(Doha) Le journaliste américain Danny Fenster a lutté pour « rester sain d’esprit » pendant ses six mois en prison en Birmanie, en craignant qu’il n’en sortirait jamais, a-t-il affirmé lundi après sa libération surprise à la veille d’un procès où il risquait la perpétuité pour terrorisme.

Très amaigri après six mois passés en prison, M. Fenster, 37 ans, a fait escale dans la nuit de lundi à mardi à Doha à bord d’un jet privé en compagnie de l’ancien diplomate américain Bill Richardson, qui a œuvré en coulisses pour sa libération. Il était attendu mardi aux États-Unis.

« J’ai été arrêté et détenu sans raison… mais physiquement j’étais en bonne santé. Je n’étais ni affamé ni battu », a-t-il dit lors d’une conférence de presse pendant son escale au Qatar.

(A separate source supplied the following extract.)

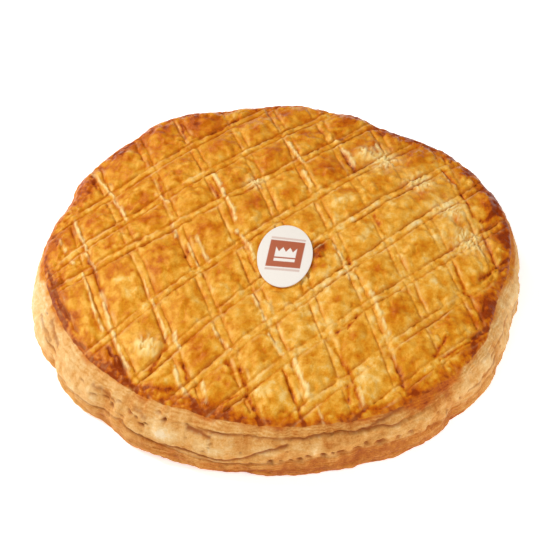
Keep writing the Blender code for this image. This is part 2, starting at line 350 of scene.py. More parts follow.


# Stretches where a cut was torn wide open or split apart while baking, and folds of the crust, as
# points in plan: the pale ones are pale torn dough and partly painted highlight, and the dark ones
# are browner glaze and partly painted shade.  First width and strength, in millimetres and 0 to 1.
PALE_STROKES = (
    (0.9, 1.0, (-103, 61), (-97, 52), (-91, 41), (-86, 30), (-81, 18)),
    (1.0, 1.0, (-109, 20), (-107, 15), (-103, 5), (-100, -4)),
    (0.9, 0.7, (-116, 6), (-112, -2), (-107, -12)), (0.9, 0.8, (-101, -6), (-97, -13), (-94, -19)),
    (0.9, 0.8, (-101, -19), (-97, -33), (-92, -50), (-88, -60)),
    (1.0, 0.9, (-91, -33), (-87, -48), (-84, -60), (-78, -76), (-74, -84)),
    (0.8, 0.8, (-112, -50), (-106, -64)),
    (0.9, 0.7, (-70, -28), (-66, -40), (-61, -52), (-57, -66)), (1.2, 0.7, (-66, 37), (-60, 30)),
    (1.3, 0.9, (-57, 12), (-54, 3)), (0.9, 0.8, (-48, -4), (-45, -12), (-42, -21)),
    (1.1, 0.7, (-44, 2), (-40, -10), (-37, -16)), (1.3, 1.0, (-36, 50), (-33, 43), (-30, 33)),
    (1.1, 0.9, (-28, 30), (-25, 20), (-24, 14)),
    (1.1, 0.8, (-23, 6), (-20, 1), (-16, -6), (-14, -15)), (1.2, 0.9, (4, 82), (7, 74), (12, 63)),
    (1.1, 0.8, (12, 54), (16, 42)), (1.6, 1.0, (34, 76), (37, 70), (40, 62)),
    (1.4, 0.9, (53, 81), (55, 72), (59, 62)), (1.1, 0.7, (27, -4), (31, -17), (34, -30)),
    (1.2, 0.9, (-15, -40), (-12, -47), (-8, -57)), (1.1, 0.7, (-7, -66), (-3, -75), (1, -82)),
    (1.3, 1.0, (6, -83), (9, -92), (12, -103)), (0.9, 0.7, (16, -108), (19, -118)),
    (1.0, 0.8, (36, -98), (39, -108)), (1.2, 0.9, (-53, -64), (-50, -74)),
    (1.2, 0.9, (-52, -84), (-49, -96), (-46, -102)), (1.2, 0.8, (-38, -95), (-36, -106)),
    (1.1, 0.7, (-34, -60), (-31, -68), (-25, -76)),
    (1.2, 0.8, (44, -38), (47, -48), (49, -56), (52, -66)),
    (1.0, 0.7, (88, 57), (91, 50), (95, 42)), (0.9, 0.8, (99, 10), (101, 1), (104, -8)),
    (0.9, 0.7, (52, -73), (55, -83)),
)

DARK_STROKES = (
    (1.1, 1.0, (-124, -11), (-120.5, -21.6), (-116.8, -32.6), (-111.6, -44.2), (-107, -54.6)),
    (1.0, 0.9, (-119.5, -14), (-117.2, -21.6), (-112.2, -35.6), (-104.9, -51)),
    (1.1, 0.9, (-99, -10), (-95, -20), (-91, -32)), (1.0, 1.0, (-80, -76), (-76, -86), (-71, -97)),
    (0.9, 0.8, (-85, -70), (-79, -83), (-74, -93)), (1.0, 0.8, (-102, 55), (-99, 47)),
    (1.0, 0.7, (-66, 50), (-64, 41), (-62, 34)), (0.9, 0.7, (-58, 14), (-56, 6)),
    (0.9, 0.8, (-49, -6), (-47, -11), (-49, -12)), (1.2, 0.8, (-38, 42), (-35, 37), (-33, 32)),
    (1.3, 0.9, (34, 72), (37, 64), (40, 57)), (1.0, 0.7, (48, 20), (51, 10), (53, 4)),
    (1.4, 0.8, (34, -14), (35, -20)), (1.0, 0.7, (-56, -66), (-57, -72)),
    (1.3, 0.7, (-56, -72), (-60, -79), (-64, -86)), (0.9, 0.9, (-48, -82), (-45, -93)),
    (1.1, 0.9, (-44, -102), (-39, -111)), (0.9, 0.7, (-27, -82), (-23, -94)),
    (1.0, 0.8, (-21, -86), (-17, -100)), (1.2, 1.0, (-17, -102), (-13, -111), (-10, -119)),
    (0.9, 0.8, (0, -88), (4, -100), (8, -112), (10, -119)),
    (1.0, 0.7, (22, -69), (27, -79), (32, -88), (36, -103)), (1.0, 0.8, (31, -96), (32, -106)),
    (0.8, 0.8, (26, -65), (32, -62), (37, -54)), (1.1, 0.9, (52, -77), (57, -88), (57, -95)),
    (0.9, 0.7, (88, -16), (92, -31)), (1.2, 0.8, (92, -33), (94, -34)),
    (1.0, 0.9, (80, -65), (77, -71), (73, -77)), (1.2, 1.0, (108, -51), (101, -57), (94, -63)),
    (0.9, 0.7, (92, -66), (84, -72), (76, -79)), (1.0, 0.8, (94, -66), (93, -76)),
    (0.9, 0.8, (88, 60), (93, 48), (98, 36), (101, 22)),
    (1.1, 1.0, (105, 19), (109, 21), (118, 31)), (0.9, 0.8, (105, 13), (110, 16)),
    (0.9, 0.8, (104, 12), (107, 0), (110, -13)), (0.9, 0.8, (119, -4), (111, -12), (100, -24)),
    (0.9, 0.8, (119, -9), (112, -15)), (1.0, 0.7, (30, 92), (33, 85), (40, 92)),
    (0.9, 0.7, (-23, 108), (-30, 99), (-38, 91)), (0.9, 0.7, (-57, 104), (-54, 94), (-53, 86)),
    (0.9, 0.7, (-28, -107), (-22, -103), (-18, -103)),
    (1.1, 0.7, (-49, -97), (-58, -98), (-66, -96)), (1.0, 0.8, (33, -117), (39, -109)),
)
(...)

« Je me sens bien physiquement. Ce sont les mêmes privations que celles qui accompagnent toute forme d’incarcération. On devient juste un peu dingue », a-t-il poursuivi en décrivant ses conditions de détention. « Plus ça traîne, plus on s’inquiète que ça ne s’arrête jamais. Donc c’est le principal souci, juste rester sain d’esprit en traversant tout ça ».

Danny Fenster, rédacteur en chef du magazine Frontier Myanmar, l’un des principaux organes de presse indépendants du pays, avait été arrêté en mai alors qu’il tentait de quitter la Birmanie. Il était détenu depuis à la tristement célèbre prison d’Insein, à Rangoun, aux côtés de nombreux prisonniers politiques.

PHOTO COMPTE TWITTER DU DIPLOMATE BILL RICHARDSON

Dans cette photo prise devant un petit avion sur le tarmac de Naypyidaw, la capitale de la Birmanie, Danny Fenster semble très amaigri, en short et en tongs aux côtés du diplomate Bill Richardson.

La semaine dernière, il avait été condamné à onze ans de prison pour incitation à la dissidence, association illégale et violation de la loi sur les visas.

Il devait comparaître mardi devant un tribunal pour terrorisme et sédition, et encourait pour ces deux nouveaux chefs d’accusation la prison à vie.

Mais il a été gracié « pour des raisons humanitaires » après des négociations avec Bill Richardson et deux émissaires japonais, a indiqué dans un communiqué le régime birman.

Le bureau de M. Richardson avait auparavant évoqué « des négociations en tête-à-tête » avec le chef de la junte Min Aung Hlaing.  

Des images diffusées par les médias d’État birmans montrent Danny Fenster, très amaigri, en short et en tongs aux côtés de M. Richardson. Ce dernier a ensuite posté une photo du journaliste devant un petit avion sur le tarmac de Naypyidaw, la capitale de la Birmanie.

Aux États-Unis, sa famille a fait part de son soulagement dans un communiqué, remerciant « tous ceux qui ont contribué à sa libération ».

« Je suis tellement heureux », a dit Buddy Fenster, le père du journaliste. « C’est très difficile pour un parent de savoir que son enfant va mal et qu’il ne peut rien faire » pour l’aider.

Le chef de la diplomatie américaine Antony Blinken a annoncé avoir lui aussi échangé avec le journaliste. « Nous sommes impatients de t’accueillir à la maison, Danny ».

« Il n’avait rien fait de mal »

« C’est une merveilleuse nouvelle pour tous ses amis et sa famille », a déclaré à l’AFP son collègue de Frontier Myanmar, Andrew Nachemson.  

« Il n’aurait jamais dû passer six mois en prison […] et tous les journalistes locaux qui restent emprisonnés devraient également être libérés immédiatement ».

Bill Richardson s’était rendu en Birmanie au début du mois pour une « mission humanitaire privée ». Il avait alors déclaré que le département d’État américain lui avait demandé de ne pas évoquer le cas de Fenster lors de sa visite.

Danny Fenster, qui a passé 176 jours derrière les barreaux, aurait contracté la COVID-19 pendant sa détention, d’après sa famille. Il a perdu plusieurs kilos, selon son avocat Than Zaw Aung.

La Birmanie a sombré dans le chaos depuis le putsch militaire du 1er février qui a renversé la dirigeante civile Aung San Suu Kyi et mis fin à une courte parenthèse démocratique.

La presse est muselée par la junte qui tente de renforcer son contrôle de l’information, limitant l’accès à l’internet et annulant les licences des médias.  

Plus de 100 journalistes ont été arrêtés depuis le putsch, selon Reporting ASEAN, une association de défense des droits. Au total, 31 d’entre eux sont toujours en détention.